A
verdadeira solidão isola-nos completamente entre céu e terra, pois
neste espaço se revela todo o drama da finitude. As caminhadas
solitárias - a um só tempo extremamente fecundas e perigosas para a
vida interior - devem ser feitas sem que nada venha atrapalhar o
isolamento do homem neste mundo, à noite, na hora em que nenhuma das
distrações habituais possa mais suscitar interesse, em que nossa
visão do mundo emane da região mais profunda do espírito, da zona
de separação da vida. Quanta solidão nos é necessária para
atingirmos o espírito? Quanta morte em vida nos é necessária e
quanto fogo interior! A solidão nega a vida a tal ponto que o
florescimento do espírito, nascido de sofrimentos interiores,
torna-se quase insuportável. Não é significativo o fato de que os
homens que se insurgem contra este florescimento espiritual sejam
precisamente aqueles que mais o tenham, aqueles que mais conheçam a
gravidade da doença que lhes afetou a vida para engendrar o
espírito? Somente os saudáveis fazem a apologia do espírito, estes
que jamais provaram os tormentos da vida ou as antinomias sobre as
quais se funda a existência. Aqueles que realmente sentem o peso de
seu espírito, ou o apresentam como uma calamidade, ou, no máximo, o
toleram orgulhosamente. Ninguém que o tenha alcançado extasiou-se
ao fundo de si mesmo com esta aquisição catastrófica para a vida.
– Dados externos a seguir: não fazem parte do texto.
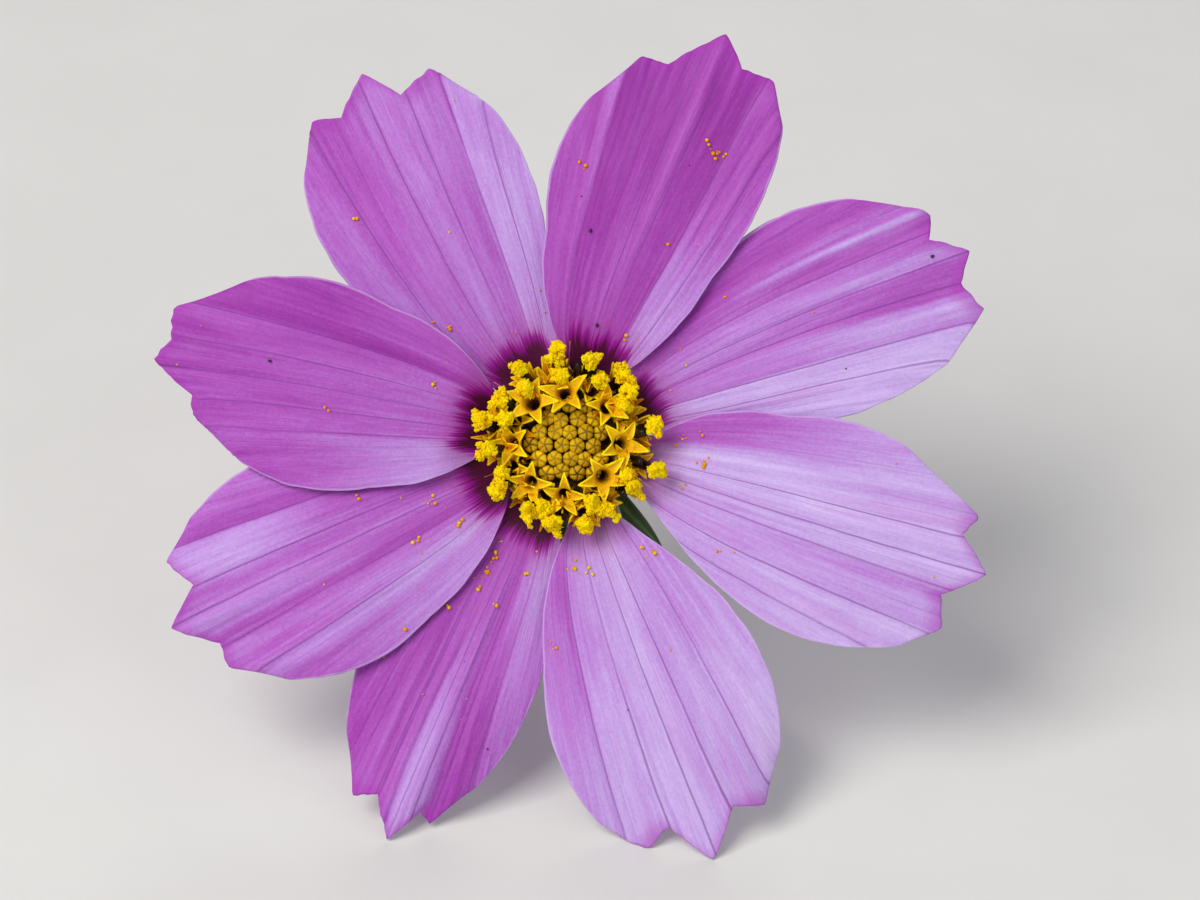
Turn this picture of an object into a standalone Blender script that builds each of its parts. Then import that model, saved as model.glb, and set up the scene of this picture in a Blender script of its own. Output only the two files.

Como seríamos, com efeito, seduzidos por esta vida despida de
atrativos, de inocência e de espontaneidade? A presença do espírito
indica sempre uma falta de vida, muita solidão e um sofrimento
prolongado. E quem falava da salvação pelo espírito? É falsa a
afirmação de que o viver imanente seja um viver ansioso do qual o
homem seria libertado por meio do espírito. Muito mais exato, ao
contrário, seria dizer que o espírito nos traz ansiedade e
desequilíbrio, bem como também uma certa grandiosidade. É uma
marca de inconsciência fazer a apologia do espírito, bem como é
uma de desequilíbrio fazê-la da vida. Para o homem normal, a vida é
uma evidência; somente o doente aí se estende, glorificando-a para
evitar de se perder. Mas o que será daquele que já não pode mais
glorificar nem a vida nem o espírito?